⟨

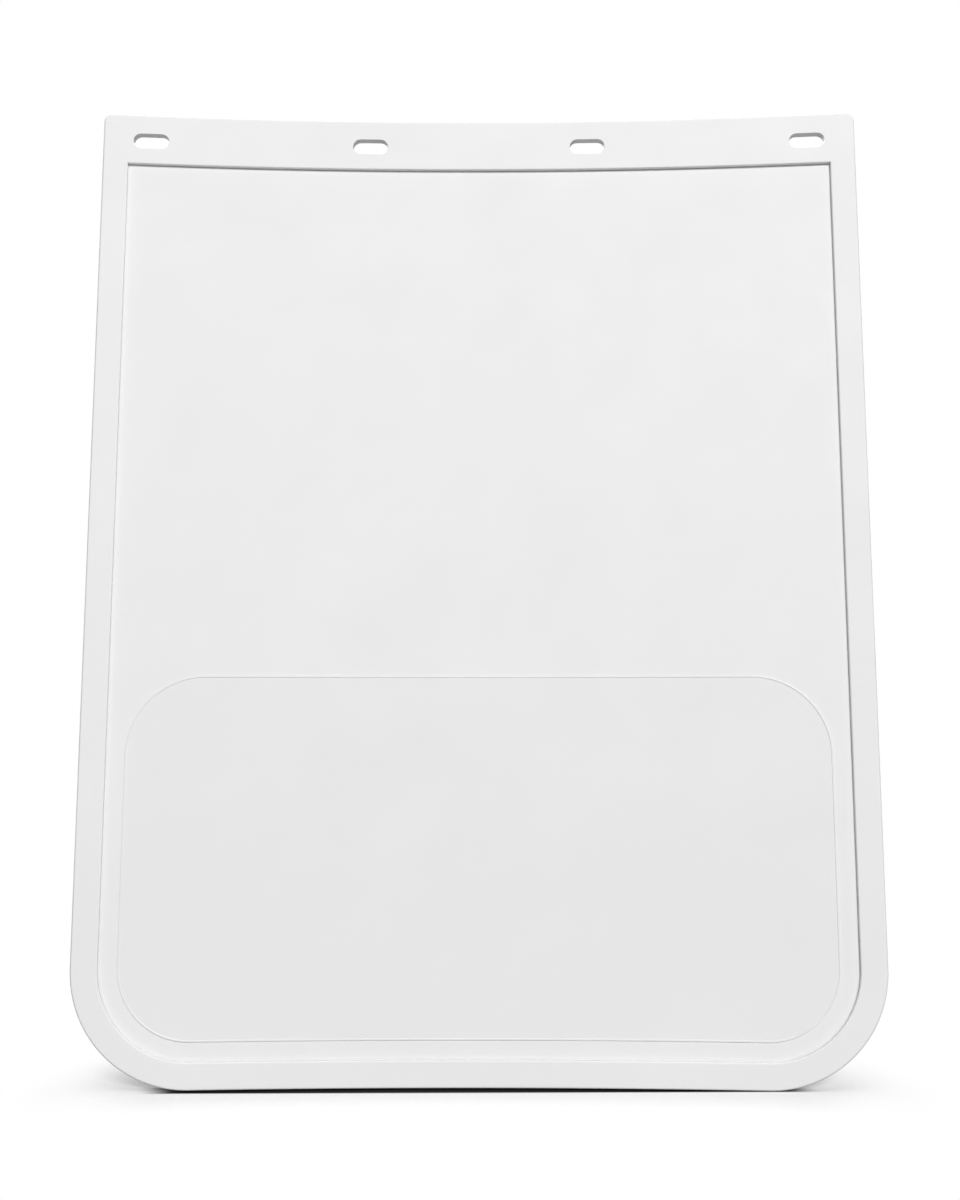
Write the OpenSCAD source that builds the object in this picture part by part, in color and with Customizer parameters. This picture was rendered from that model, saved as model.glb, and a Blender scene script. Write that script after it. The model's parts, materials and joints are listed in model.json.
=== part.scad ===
// Truck mud flap, moulded in one piece. It stands on its lower edge, held upright by its bow.
// The front faces -Y, +X is to the right seen from the front, and +Z is up. The origin is on
// the surface that the flap stands on, midway across it and midway through its depth.

/* [Outline] */
// Width of the flap, measured along the sheet
flap_w = 609.6; // [450:0.1:760]
// Height of the flap
flap_h = 762; // [500:1:1200]
// Radius of the two lower corners
corner_r = 89; // [60:1:140]
// Radius of the two upper corners
top_corner_r = 6; // [2:0.5:20]
// Radius that the back face is bowed to, about an upright axis in front of the flap
bow_r = 3350; // [1500:50:9000]

/* [Thickness] */
// Thickness of the web inside the rim
web_t = 3.35; // [2:0.05:6]
// How far the header and the rim stand out of the web
step_h = 3; // [1:0.1:6]
// How far the lower pad stands out of the web
pad_h = 0.5; // [0.3:0.1:2]
// How far the lip along the pad's edge stands out of the pad
lip_h = 0.4; // [0.2:0.1:1]

/* [Header and rim] */
// Height of the header band along the top
header_h = 41; // [36:0.5:80]
// Width of the rim down the sides and along the bottom
rim_w = 20; // [10:0.5:30]

/* [Lower pad] */
// Gap between the rim and the pad, left, right and below
pad_gap = 14; // [6:0.5:25]
// Height of the pad
pad_tall = 273; // [150:1:400]
// Radius of the pad's two upper corners
pad_top_r = 60; // [10:1:100]
// Width of the lip along the pad's edge
lip_w = 1.5; // [1:0.1:5]

/* [Bolt slots] */
// Number of slots across the header
slot_count = 4; // [2:1:6]
// Length of a slot, end to end
slot_l = 28.6; // [16:0.1:40]
// Width of a slot
slot_w = 12.7; // [8:0.1:14]
// From the side of the flap to the centre of the nearest slot
slot_inset = 38.1; // [30:0.1:60]
// From the top edge of the flap to the centre of the slots
slot_drop = 21.8; // [14:0.1:26]

/* [Moulded edges] */
// Rounding of the outer edges, front and back
edge_r = 1; // [0.3:0.1:1.4]
// Rounding along the step from the header and the rim down to the web
step_r = 1.2; // [0.5:0.1:3]
// Rounding along the outer edge of the pad's lip
lip_r = 0.5; // [0.1:0.1:0.8]

/* [Hidden] */

moulded_white = "#EFEFEF";

// Facets in each corner, along the lower edge between the corners, and in each rounding
corner_steps = 18;
lower_steps = 22;
round_steps = 4;
slot_fn = 64;

// The most of a wall that its rounding may take up
round_share = 0.9;
// How far a cutter runs past what it cuts
cut_over = 1;

full_t = web_t + step_h;
step_z = flap_h - header_h;
pad_inset = rim_w + pad_gap;
slot_pitch = (flap_w - 2 * slot_inset) / (slot_count - 1);

// Depth of the whole bowed flap from front to back, and the shift that centres it on Y = 0
flap_deep = bow_r - (bow_r - full_t) * cos(turn(flap_w / 2 - edge_r));
bow_shift = bow_r - flap_deep / 2;

// Each outline is [half width, bottom, top, lower corner radius, upper corner radius]
flap_outline = [flap_w / 2, 0, flap_h, corner_r, top_corner_r];
recess_outline = [flap_w / 2 - rim_w, rim_w, step_z, corner_r - rim_w, 0];
pad_outline = [
    flap_w / 2 - pad_inset, pad_inset, pad_inset + pad_tall, corner_r - pad_inset, pad_top_r
];

// Angle round the bow, in degrees, of a place u across the sheet from its middle
function turn(u) = u / bow_r * 180 / PI;

// A place on the bowed flap: u across the sheet, n out of its back face, v up
function bowed(u, n, v) = [
    (bow_r - n) * sin(turn(u)),
    (bow_r - n) * cos(turn(u)) - bow_shift,
    v
];

// An outline drawn in by d all round. A sharp upper corner stays sharp.
function drawn_in(o, d) = [o[0] - d, o[1] + d, o[2] - d, o[3] - d, o[4] > 0 ? o[4] - d : 0];

// Points [u, v] along the lower side of an outline from left to right, round both corners
function lower_run(o) = let (flat = o[0] - o[3], z = o[1] + o[3]) [
    for (i = [0 : corner_steps])
        let (a = 180 + 90 * i / corner_steps) [-flat + o[3] * cos(a), z + o[3] * sin(a)],
    for (i = [1 : lower_steps - 1]) [flat * (2 * i / lower_steps - 1), o[1]],
    for (i = [0 : corner_steps])
        let (a = 270 + 90 * i / corner_steps) [flat + o[3] * cos(a), z + o[3] * sin(a)]
];

// Height of the upper side of an outline at u
function upper_v(o, u) = let (past = max(0, abs(u) - (o[0] - o[4])))
    o[2] - o[4] + sqrt(max(0, o[4] * o[4] - past * past));

// A closed ring on the bowed flap, n out of its back face: the lower side of an outline from
// left to right, then its upper side, straight above, from right to left
function ring(o, n) = let (low = lower_run(o)) [
    for (p = low) bowed(p[0], n, p[1]),
    for (p = reversed(low)) bowed(p[0], n, upper_v(o, p[0]))
];

// Rings round one outline. A profile's points are [drawn in by, out of the back face].
function rings(o, profile) = [for (p = profile) ring(drawn_in(o, p[0]), p[1])];

// Profile of an edge's rounding from the side wall to the face at n, which looks to the front
// where way is 1 and to the back where it is -1
function rounding(n, r, way) = [
    for (i = [0 : round_steps])
        let (a = 90 * i / round_steps) [r * (1 - cos(a)), n - way * r * (1 - sin(a))]
];

// The same profile on the wall of an opening, which spreads instead of drawing in
function spread(profile) = [for (p = profile) [-p[0], p[1]]];

// The same profile as the far side of a lip of width w, from its top back down
function far_side(profile, w) = [for (p = reversed(profile)) [w - p[0], p[1]]];

function reversed(list) = [for (i = [len(list) - 1 : -1 : 0]) list[i]];

// Triangles between rings a and b of m points each
function band(a, b, m) = [
    for (i = [0 : m - 1])
        let (j = (i + 1) % m)
            each [[a * m + i, b * m + i, b * m + j], [a * m + i, b * m + j, a * m + j]]
];

// Triangles that close ring a of m points with upright strips
function closed_face(a, m) = [
    for (i = [0 : m / 2 - 2])
        each [
            [a * m + i, a * m + i + 1, a * m + m - 2 - i],
            [a * m + i, a * m + m - 2 - i, a * m + m - 1 - i]
        ]
];

// A plate lofted through rings from its back face to its front face
module lofted_plate(loops) {
    m = len(loops[0]);
    last = len(loops) - 1;
    polyhedron(
        points = [for (loop = loops) each loop],
        faces = [
            each closed_face(0, m),
            for (k = [0 : last - 1]) each band(k, k + 1, m),
            for (f = closed_face(last, m)) reversed(f)
        ]
    );
}

// A frame lofted through rings: up its outer wall, over its face, down into its opening and
// back underneath
module lofted_frame(loops) {
    m = len(loops[0]);
    count = len(loops);
    polyhedron(
        points = [for (loop = loops) each loop],
        faces = [for (k = [0 : count - 1]) each band(k, (k + 1) % count, m)]
    );
}

// The raised border round the web, header and rim in one
module raised_border() {
    outer_r = min(edge_r, round_share * step_h);
    inner_r = min(step_r, round_share * step_h);
    lofted_frame(concat(
        rings(flap_outline, concat([[0, web_t]], rounding(full_t, outer_r, 1))),
        rings(recess_outline, concat(reversed(spread(rounding(full_t, inner_r, 1))), [[0, web_t]]))
    ));
}

// The space above the header's lower side
module header_space() {
    translate([-flap_w / 2, -flap_deep, step_z])
        cube([flap_w, 2 * flap_deep, header_h + cut_over]);
}

// Cutters for the row of slots, straight through along the bolts
module bolt_slots() {
    deep = flap_deep + 2 * cut_over;
    straight = slot_l - slot_w;
    for (i = [0 : slot_count - 1])
        translate([slot_inset - flap_w / 2 + i * slot_pitch, 0, flap_h - slot_drop]) {
            cube([straight, deep, slot_w], center = true);
            for (side = [-1, 1])
                translate([side * straight / 2, 0, 0])
                    rotate([90, 0, 0])
                        cylinder(d = slot_w, h = deep, center = true, $fn = slot_fn);
        }
}

// The thin sheet that runs the whole height and width, behind everything else
module flap_sheet() {
    outer_r = min(edge_r, round_share * web_t);
    color(moulded_white)
        difference() {
            lofted_plate(rings(flap_outline, concat(reversed(rounding(0, outer_r, -1)), [[0, web_t]])));
            bolt_slots();
        }
}

// The thick band that the bracket clamps
module header_band() {
    color(moulded_white)
        difference() {
            intersection() {
                raised_border();
                header_space();
            }
            bolt_slots();
        }
}

// The thick edge down both sides and along the bottom
module rim_bead() {
    color(moulded_white)
        difference() {
            raised_border();
            header_space();
        }
}

// The raised panel low on the web, round the same corners as the rim, with a fine lip along its
// edge
module lower_pad() {
    pad_z = web_t + pad_h;
    lip_z = pad_z + lip_h;
    outer_r = min(lip_r, round_share * (pad_h + lip_h), lip_w / 2);
    inner_r = min(round_share * lip_h, round_share * lip_w / 2);
    color(moulded_white)
        lofted_plate(rings(pad_outline, concat(
            [[0, web_t]],
            rounding(lip_z, outer_r, 1),
            far_side(rounding(lip_z, inner_r, 1), lip_w),
            [[lip_w, pad_z]]
        )));
}

flap_sheet();
header_band();
rim_bead();
lower_pad();
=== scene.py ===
# %% [markdown]
# # A moulded mud flap in white rubber
# A mud flap hangs behind a truck's wheel. It is one sheet of rubber, moulded in one shot: a thick
# header with slots for the bracket's bolts, a thick rim down the sides and along the bottom, a
# thinner web between them, and a low raised pad where the most spray hits. Here it stands on its
# lower edge, held upright by a slight bow.
#
# The mould is cut flat, and the flap only bows when it stands. The script works the same way.
# Each piece is drawn flat on a board, with u across it, v up it and n out of its back face, and
# one Geometry Nodes group then stands it up and bows it.

# %% Load the construction
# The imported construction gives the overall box, the places of the mounts and the one body.
import json
import math

import bmesh
import bpy
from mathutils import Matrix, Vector


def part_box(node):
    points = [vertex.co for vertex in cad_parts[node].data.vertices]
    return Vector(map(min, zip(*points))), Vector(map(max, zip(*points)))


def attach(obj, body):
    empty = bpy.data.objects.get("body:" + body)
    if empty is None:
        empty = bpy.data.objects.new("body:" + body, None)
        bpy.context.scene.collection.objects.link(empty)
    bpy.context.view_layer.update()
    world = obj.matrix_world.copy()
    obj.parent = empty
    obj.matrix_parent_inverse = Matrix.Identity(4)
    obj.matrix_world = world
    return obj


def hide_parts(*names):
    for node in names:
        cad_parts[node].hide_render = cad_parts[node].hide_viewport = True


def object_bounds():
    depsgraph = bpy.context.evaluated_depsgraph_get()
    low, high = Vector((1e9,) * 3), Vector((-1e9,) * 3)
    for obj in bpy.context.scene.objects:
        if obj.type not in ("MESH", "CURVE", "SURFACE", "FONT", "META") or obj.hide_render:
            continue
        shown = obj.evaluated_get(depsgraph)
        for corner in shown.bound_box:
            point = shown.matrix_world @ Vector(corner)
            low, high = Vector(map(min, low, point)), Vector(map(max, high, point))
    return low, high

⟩

### What the task asks
Repeat only the stretch of lines that begins at the line containing "point = shown.matrix_world" and ends at the last line above, both included.

### Result of this exercise
            point = shown.matrix_world @ Vector(corner)
            low, high = Vector(map(min, low, point)), Vector(map(max, high, point))
    return low, high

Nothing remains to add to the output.